Figure 5. Recording the Active Rays (red) Saves SIMD Calls
Combining all the strategies we take, the BVH traversal for packets could be described as follow.
  1. Check the first active ray in the packet against an interval node. If the active ray hits the box, recursively check against its children. Push the node togethter with the index of the first active ray into the stack.
  2. If the active ray misses the box, test collision for the frustum. If the frustum misses the box, all rays in the packet must miss this subtree. Trace back with the node and first active at the stack.
  3. If the first active ray changes, use SIMD to get the current first active ray. Instead of testing all the rays, the SIMD call returns once an active ray is found.
Once the packet arrives a leaf, use the current first active position to test collision with SIMD.
The experiments are made for Happy Buddha scene, which contains about 1M triangles. The environment is a GHC 3000 machine, which has the Six-Core Xeon CPU or twelve virtual processors and eight vector lanes with sse4-x2. We would show the performance profile first and then we would present the speedups. At last, we would provide current result for packet tracing.
Running Time Profile
We separate the main process of BVH construction into four parts: data initialization, node-level parallelization, subtree-level parallelization, and tree flattening. Data initialization is to assign values for supporting data structures based on the primitives. Node-level parallelization and subtree-level parallelization are doing the actual construction in parallel, which have been described in details in previous section. Tree flattening is converting the tree structure into a linked list based on depth-first order. This part is currently done sequentially. Without detailed timer, the performance for these four parts is:

Table 1. Running Time Table

Data initialization (ms) Node-level Parallelization (ms) Subtree-level Parallelization (ms) Tree Flattening (ms) Total (ms)

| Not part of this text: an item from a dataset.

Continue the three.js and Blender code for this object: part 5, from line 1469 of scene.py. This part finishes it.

For node-level parallelization and subtree-level parallelization, the process could be further broken down into several stages as mentioned in background section. We start by allocating memory for the current node and building the bounding box for it (we changed the implementation so a parent node builds bounding box for its children). Then, the SAH values are computed, including building the centroid bounding box, binning the primitives and computing cost based on bins. After the split is determined, the primitives are rearranged. Queuing information is pushed for the future work.

We didn't add building leaves and median splitting to the breakdown graph for the simplification, since there are not much we could do to improve these two parts. Also, note that the running time here is longer than actual time because of logging.

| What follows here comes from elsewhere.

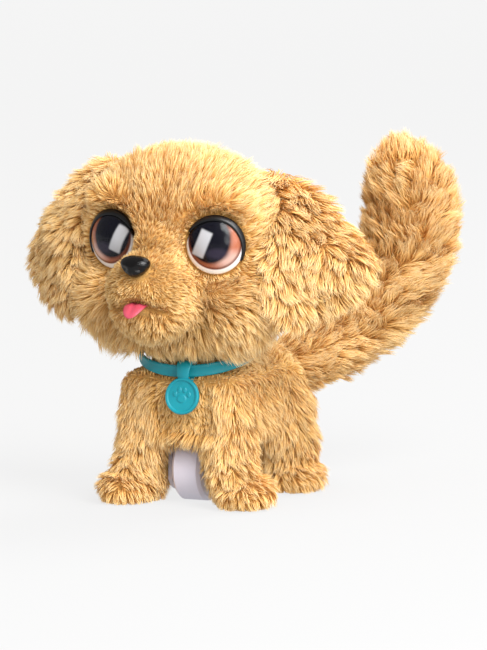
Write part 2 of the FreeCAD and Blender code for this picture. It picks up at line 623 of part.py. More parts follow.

Table 2. Running Time Table for Parallelization

Phases Node Allocation (ms) AABB for Current Node (ms) Centroid Bounding Box (ms) Binning (ms) Cost Computation (ms) Partition (ms) Enqueuing (ms) Building Leaves (ms) Meidan Splitting (ms)
Subtree-level (average)552041453716231025


Figure 5. Breakdowns for Total Running Time, Node-level Parallelism, and Subtree-level Parallelism
As we can see from the data, the subtree-level parallelism costs the major amount of time. It is also the part we spent most of our time to optimize. Instead of having an extremely expensive step, the running times of different steps are approximately in the range of 10~60 ms. The steps with slightly higher costs, such as node allocation, centroid bounding box, binning, have been already optimized with parallelization or better sequential code. Although the time distribution between node-level and subtree-level seems to be highly unpropotional, the current setting is reasonable since the overhead grows quickly when the size of node decreases.
Execution Time and Speedup
We measured the execution time for various number of threads using the same configuration. The speedup is relative to single threaded non-ISPC version. Also, notice that we show the execution time for the parallelized part only (node-level and subtree-level parallelism). We used a 1.1 Million triangle mesh for the experiments.

Figure 6. Speedup for ISPC and non-ISPC version
As the figures show, the speedup is not perfect but pretty linear before we reach six, the number of physical cores. After that point, the trend changes to be flat for non-ISPC version and to fluctuate for ISPC version. There isn't much difference between the ISPC and non-ISPC version performance but becomes distinct with larger number of threads.

It's hard to conclude whether our program is memory-bounded or compute-bounded, since we are using different strategies for different steps. There are some obvious factors stopping the speed-up growing perfectly--sequential parts, like partition and median splitting, and synchronization overhead. The unremarkable improvement by ISPC might be attributed to the ratio of work that is actually SIMDized. As we have mentioned, we only write bounding box construction in ISPC, which only takes 25% of the time. The overall speedup is still affected by other sequential and parallelized parts.
Packet Tracing Performance
In this case we are working on a scene with 55000 triangles, the following graph shows the speed up relative to the naive(non-ISPC) single threaded version of ray tracer. We see that in we get about 2x more speed up by using packets which check ray-node and ray-primitive intersections using ISPC.

Figure 7. Speed up for naive parallelism and packet tracing
The following graph shows the time spent in parts of the algorithm for different number of threads. Notice that even though the reflected rays that are much less in number than the primary or shadow rays they perform about the same amount of computation primarily because they are not packetised. Also, we see that with higher number of threads, the proportion of time spent for primary rays goes lower than that of shadow rays. This effect may be attributed to frustum culling. Since that we perform Monte-Carlo ray tracing and calling a random function is an essential component.

Figure 8. Breakdown of Packet Tracing Running Time
List of Work by Each Student
Equal work was performed by both project members.